• Aim: Output an exact reproduction of the data.
========
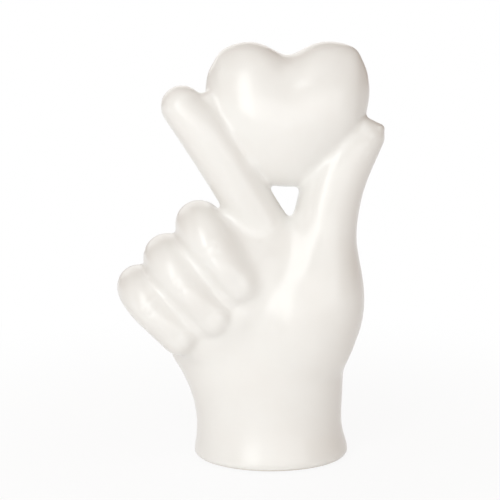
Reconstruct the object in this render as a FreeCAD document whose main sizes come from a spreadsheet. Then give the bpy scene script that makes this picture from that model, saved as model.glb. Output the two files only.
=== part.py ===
"""A glazed ceramic hand that holds a heart between its thumb and index finger.

The hollow castings are luted together: a palm with its wrist, an index finger, a thumb, three folded
fingers and the heart. A floor disc closes the wrist and carries a felt pad.

Millimetres and degrees, +Z up. X runs across the palm towards the thumb, and -Y is the palm side.
The origin is the middle of the felt pad's underside.
"""
import FreeCAD, Part
import os

V = FreeCAD.Vector
INTO = V(0, 1, 0)
UP = V(0, 0, 1)

QUARTER_TURN = 90
HALF_TURN = 180

# Driving dimensions: alias, value, what it is.
SIZES = [
    ("wall", 4.5, "thickness of a slip-cast wall"),
    ("foot_breadth", 75.4, "wrist across, at the foot"),
    ("foot_depth", 64, "wrist front to back, at the foot"),
    ("foot_height", 1.5, "foot's rim below the hand's own form"),
    ("foot_round", 2.4, "rounded edge of the foot"),
    ("wrist_breadth", 72, "wrist across, at its narrowest"),
    ("wrist_depth", 57, "wrist front to back, at its narrowest"),
    ("palm_height", 104, "wrist's lower end to the crown of the palm"),
    ("palm_breadth", 82, "palm across its middle"),
    ("palm_depth", 48, "palm front to back at its middle"),
    ("palm_angle", 48, "how far the knuckle row leans from level"),
    ("thumb_height", 132, "thumb form, from inside the wrist to its tip"),
    ("thumb_breadth", 30, "thumb across, below the heart"),
    ("ball_breadth", 44.5, "ball of the thumb across"),
    ("thumb_angle", 33, "how far the thumb's end leans outwards"),
    ("index_length", 107.5, "index form, from inside the palm to the centre of its tip"),
    ("index_breadth", 24.4, "index finger across at its root"),
    ("index_tip_breadth", 20, "index finger across its tip"),
    ("index_angle", 31, "how far the index finger leans away from the thumb"),
    ("index_tilt_angle", 4.5, "how far the index finger leans to the front"),
    ("middle_breadth", 22.2, "middle finger across its fold"),
    ("ring_breadth", 22, "ring finger across its fold"),
    ("little_breadth", 20, "little finger across its fold"),
    ("middle_tip_run", 22, "middle finger, from its fold to the centre of its tip"),
    ("ring_tip_run", 23.8, "ring finger, the same"),
    ("little_tip_run", 18.4, "little finger, the same"),
    ("middle_angle", 38, "how far the middle finger leans"),
    ("ring_angle", 41, "how far the ring finger leans"),
    ("little_angle", 43.5, "how far the little finger leans"),
    ("row_angle", 46.3, "how far the row of folds leans from level"),
    ("fold_spread", 23.6, "distance between the two layers of a folded finger"),
    ("heart_breadth", 77.6, "heart across its lobes"),
    ("heart_height", 68.6, "heart from its point to the top of its lobes"),
    ("heart_depth", 44, "heart front to back"),
    ("breather_bore", 4, "hole that lets air out of a closed hollow"),
    ("floor_thickness", 6, "floor disc"),
    ("floor_recess", 1.5, "floor's underside above the foot's rim"),
    ("floor_ledge", 1.2, "ledge inside the wrist that the floor is pushed up against"),
    ("floor_gap", 0.15, "slip joint round the floor"),
    ("vent_bore", 12, "kiln vent through the floor and the felt"),
    ("felt_thickness", 2, "felt pad"),
    ("felt_margin", 2, "felt's edge inside the floor's edge"),
    ("felt_vent_margin", 2, "felt's hole outside the kiln vent"),
]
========
• Solution for this problem:
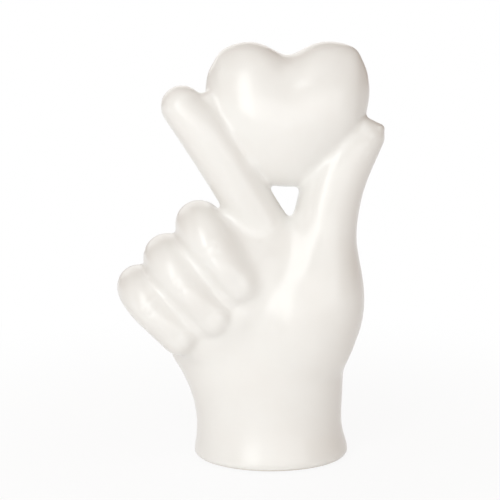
Reconstruct the object in this render as a FreeCAD document whose main sizes come from a spreadsheet. Then give the bpy scene script that makes this picture from that model, saved as model.glb. Output the two files only.
=== part.py ===
"""A glazed ceramic hand that holds a heart between its thumb and index finger.

The hollow castings are luted together: a palm with its wrist, an index finger, a thumb, three folded
fingers and the heart. A floor disc closes the wrist and carries a felt pad.

Millimetres and degrees, +Z up. X runs across the palm towards the thumb, and -Y is the palm side.
The origin is the middle of the felt pad's underside.
"""
import FreeCAD, Part
import os

V = FreeCAD.Vector
INTO = V(0, 1, 0)
UP = V(0, 0, 1)

QUARTER_TURN = 90
HALF_TURN = 180

# Driving dimensions: alias, value, what it is.
SIZES = [
    ("wall", 4.5, "thickness of a slip-cast wall"),
    ("foot_breadth", 75.4, "wrist across, at the foot"),
    ("foot_depth", 64, "wrist front to back, at the foot"),
    ("foot_height", 1.5, "foot's rim below the hand's own form"),
    ("foot_round", 2.4, "rounded edge of the foot"),
    ("wrist_breadth", 72, "wrist across, at its narrowest"),
    ("wrist_depth", 57, "wrist front to back, at its narrowest"),
    ("palm_height", 104, "wrist's lower end to the crown of the palm"),
    ("palm_breadth", 82, "palm across its middle"),
    ("palm_depth", 48, "palm front to back at its middle"),
    ("palm_angle", 48, "how far the knuckle row leans from level"),
    ("thumb_height", 132, "thumb form, from inside the wrist to its tip"),
    ("thumb_breadth", 30, "thumb across, below the heart"),
    ("ball_breadth", 44.5, "ball of the thumb across"),
    ("thumb_angle", 33, "how far the thumb's end leans outwards"),
    ("index_length", 107.5, "index form, from inside the palm to the centre of its tip"),
    ("index_breadth", 24.4, "index finger across at its root"),
    ("index_tip_breadth", 20, "index finger across its tip"),
    ("index_angle", 31, "how far the index finger leans away from the thumb"),
    ("index_tilt_angle", 4.5, "how far the index finger leans to the front"),
    ("middle_breadth", 22.2, "middle finger across its fold"),
    ("ring_breadth", 22, "ring finger across its fold"),
    ("little_breadth", 20, "little finger across its fold"),
    ("middle_tip_run", 22, "middle finger, from its fold to the centre of its tip"),
    ("ring_tip_run", 23.8, "ring finger, the same"),
    ("little_tip_run", 18.4, "little finger, the same"),
    ("middle_angle", 38, "how far the middle finger leans"),
    ("ring_angle", 41, "how far the ring finger leans"),
    ("little_angle", 43.5, "how far the little finger leans"),
    ("row_angle", 46.3, "how far the row of folds leans from level"),
    ("fold_spread", 23.6, "distance between the two layers of a folded finger"),
    ("heart_breadth", 77.6, "heart across its lobes"),
    ("heart_height", 68.6, "heart from its point to the top of its lobes"),
    ("heart_depth", 44, "heart front to back"),
    ("breather_bore", 4, "hole that lets air out of a closed hollow"),
    ("floor_thickness", 6, "floor disc"),
    ("floor_recess", 1.5, "floor's underside above the foot's rim"),
    ("floor_ledge", 1.2, "ledge inside the wrist that the floor is pushed up against"),
    ("floor_gap", 0.15, "slip joint round the floor"),
    ("vent_bore", 12, "kiln vent through the floor and the felt"),
    ("felt_thickness", 2, "felt pad"),
    ("felt_margin", 2, "felt's edge inside the floor's edge"),
    ("felt_vent_margin", 2, "felt's hole outside the kiln vent"),
]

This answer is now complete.